I'm trying to run an elasticsearch cluster with each es-node running in its own container. These containers are deployed using ECS across several machines that may be running other unrelated containers. To avoid port conflicts each port a container exposes is assigned a random value. These random ports are consistent across all running containers of the same type. In other words, all running es-node containers map port 9300 to the same random number.
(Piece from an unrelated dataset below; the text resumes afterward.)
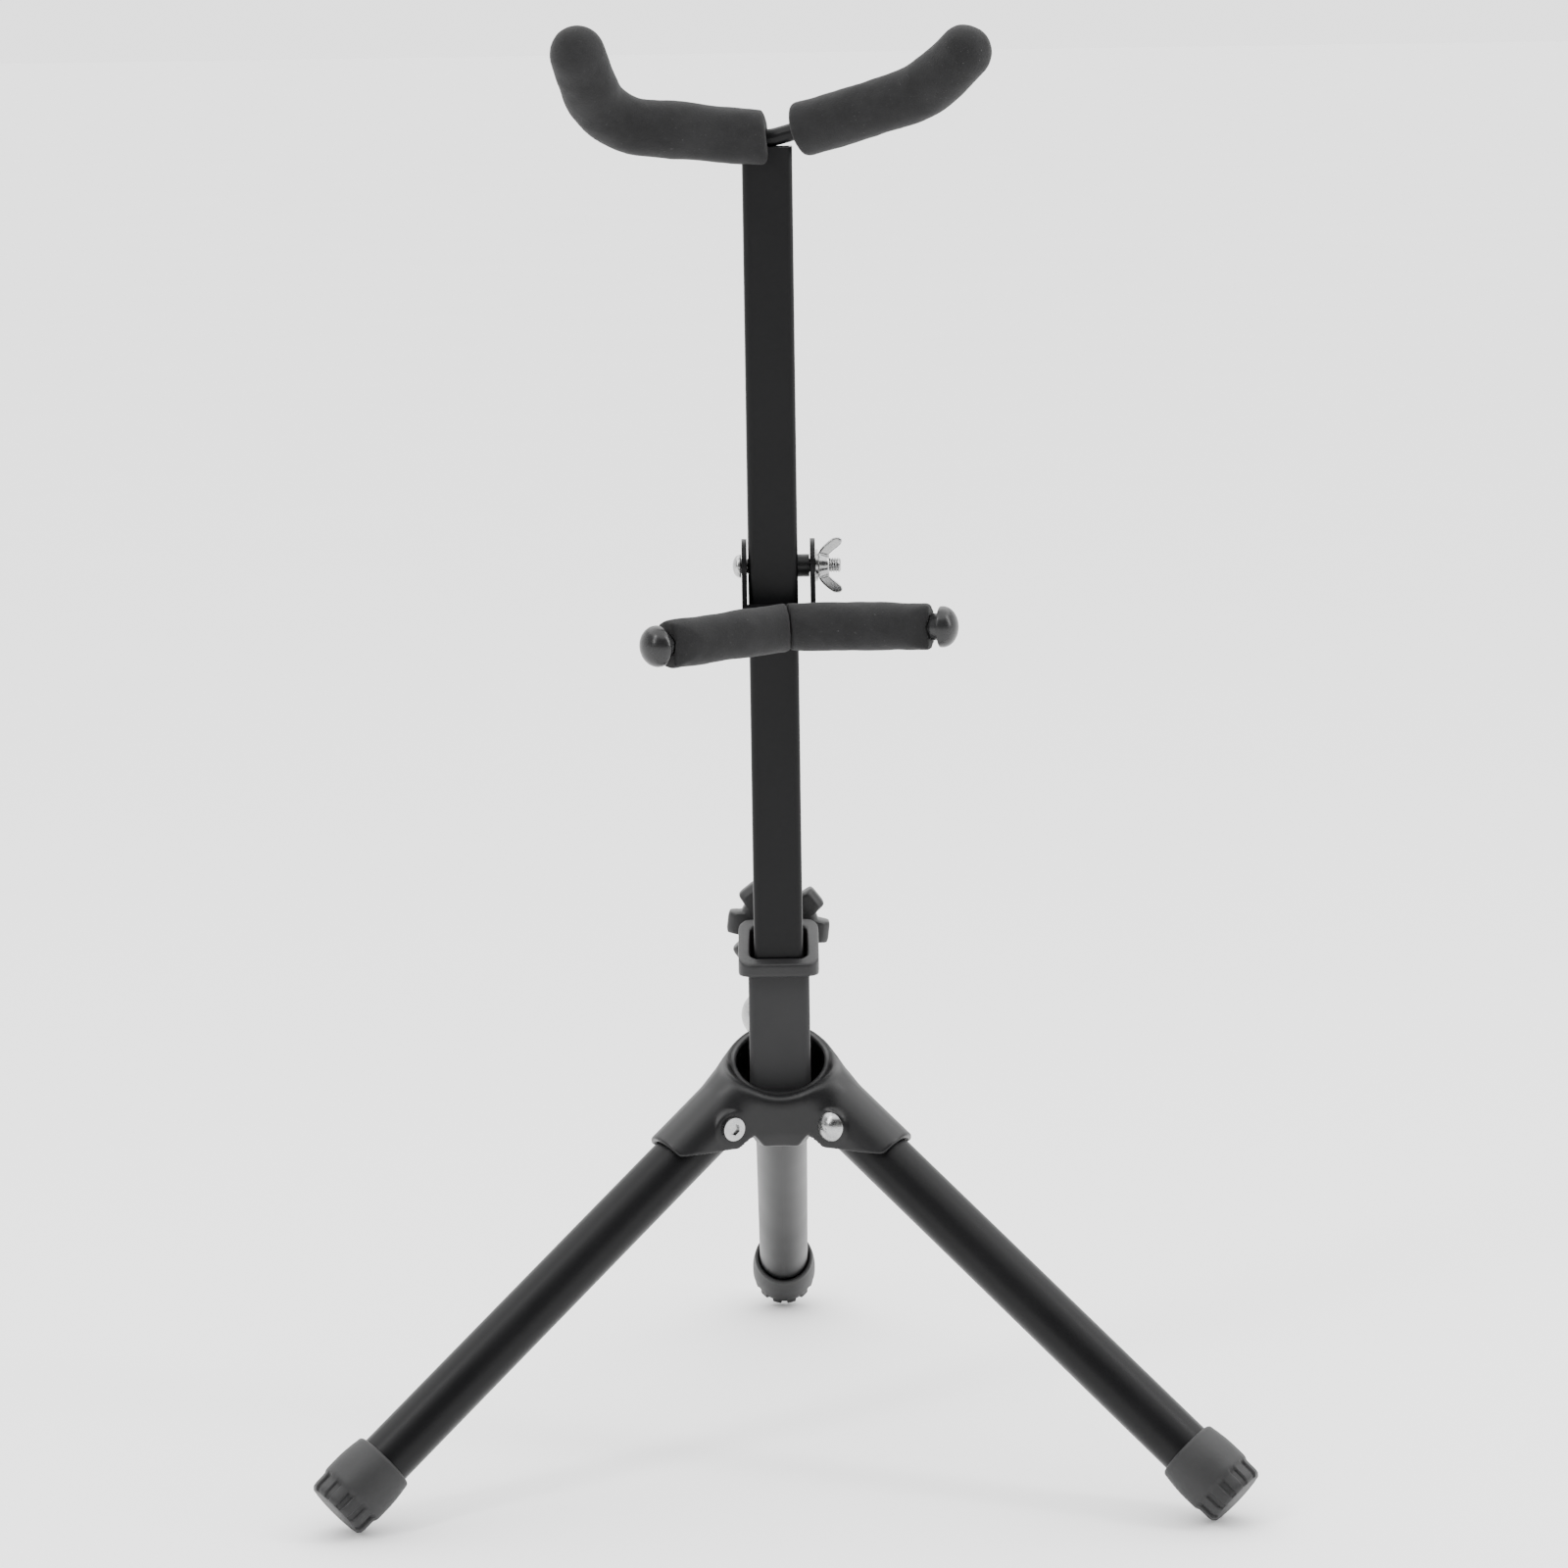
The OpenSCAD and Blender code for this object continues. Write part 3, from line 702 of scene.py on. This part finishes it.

Here's the config I'm using:

network:
  host: 0.0.0.0

plugin:
  mandatory: cloud-aws

cluster:
  name: ${ES_CLUSTER_NAME}

discovery:
  type: ec2
  ec2:
    groups: ${ES_SECURITY_GROUP}
    any_group: false
  zen.ping.multicast.enabled: false

transport:
  tcp.port: 9300
  publish_port: ${_INSTANCE_PORT_TRANSPORT}

cloud.aws:
  access_key: ${AWS_ACCESS_KEY}
  secret_key: ${AWS_SECRET_KEY}
  region: ${AWS_REGION}

In this case _INSTANCE_PORT_TRANSPORT is the port that 9300 is bound to on the host machine. I've confirmed that all the environment variables used above are set correctly. I'm also setting network.publish_host to the host machine's local IP via a command line arg.

When I forced _INSTANCE_PORT_TRANSPORT (and in turn transport.publish_port) to be 9300, everything worked great, but as soon as it's given a random value, nodes can no longer connect to each other. I see errors like this using logger.discovery=TRACE:

ConnectTransportException[[][10.0.xxx.xxx:9300] connect_timeout[30s]]; nested: ConnectException[Connection refused: /10.0.xxx.xxx:9300];
	at org.elasticsearch.transport.netty.NettyTransport.connectToChannelsLight(NettyTransport.java:952)
	at org.elasticsearch.transport.netty.NettyTransport.connectToNode(NettyTransport.java:916)
	at org.elasticsearch.transport.netty.NettyTransport.connectToNodeLight(NettyTransport.java:888)
	at org.elasticsearch.transport.TransportService.connectToNodeLight(TransportService.java:267)
	at org.elasticsearch.discovery.zen.ping.unicast.UnicastZenPing$3.run(UnicastZenPing.java:395)
	at java.util.concurrent.ThreadPoolExecutor.runWorker(ThreadPoolExecutor.java:1142)
	at java.util.concurrent.ThreadPoolExecutor$Worker.run(ThreadPoolExecutor.java:617)
	at java.lang.Thread.run(Thread.java:745)

It seems like the port a node binds to is the same as the port it pings while trying to connect to other nodes. Is there any way to make them different? If not, what's the point of transport.publish_port?

Here are the full logs: https://gist.github.com/xavi-/6ecc4ba16b39680fb28c8fb25307bcc7

Hi @xavi,

I've seen that you've asked the same question on Stackoverfllow and I'm adding it just for reference.

Neither ES nor the AWS plugin are container-aware. So if you map the container port 9300 to the external port 9300 this just worked because both used the same port. If the mapping is different the typical solution is to use a dedicated cluster manager that "knows" the cluster topology. These blog article about Docker networking from our engineering team (and the Docker overlay networking mentioned in the article) should get you started.

Another solution could be the Elasticsearch Mesos framework (not maintained by Elastic).

Daniel

I don't think you understand the problem. In a clusters, there's a no guarantee that port 9300 (or any specific port) is available on a host machine at deploy time. Yes, one possible solution is to give each container an IP, but unfortunately that's not supported in amazon ECS. Instead the solution amazon uses is to map each port a container requests to a random host port.

So, for example, container port 9300 may get mapped to host port 10137. As a result you effectively end up with a ES process that can only receive TCP connections on port 10137, but boardcasts that other nodes should use port 9300 when connecting to it. This obviously broken. It doesn't sound like ES has a viable solution, which is regrettable.

Hi,

I got the problem but my point still holds: None of the plugins is container-aware and for a good reason. The standard practice is to use a dedicated cluster manager. The container should be treated as a jail and the software running inside the container shouldn't be aware of the host that it is running on (among others for security reasons).

This is true but you can also specify a port mapping, when you create a task (see ECS docs). So if you don't want to use a cluster manager, I'd suggest you go down that route.

I hope that helps.

Daniel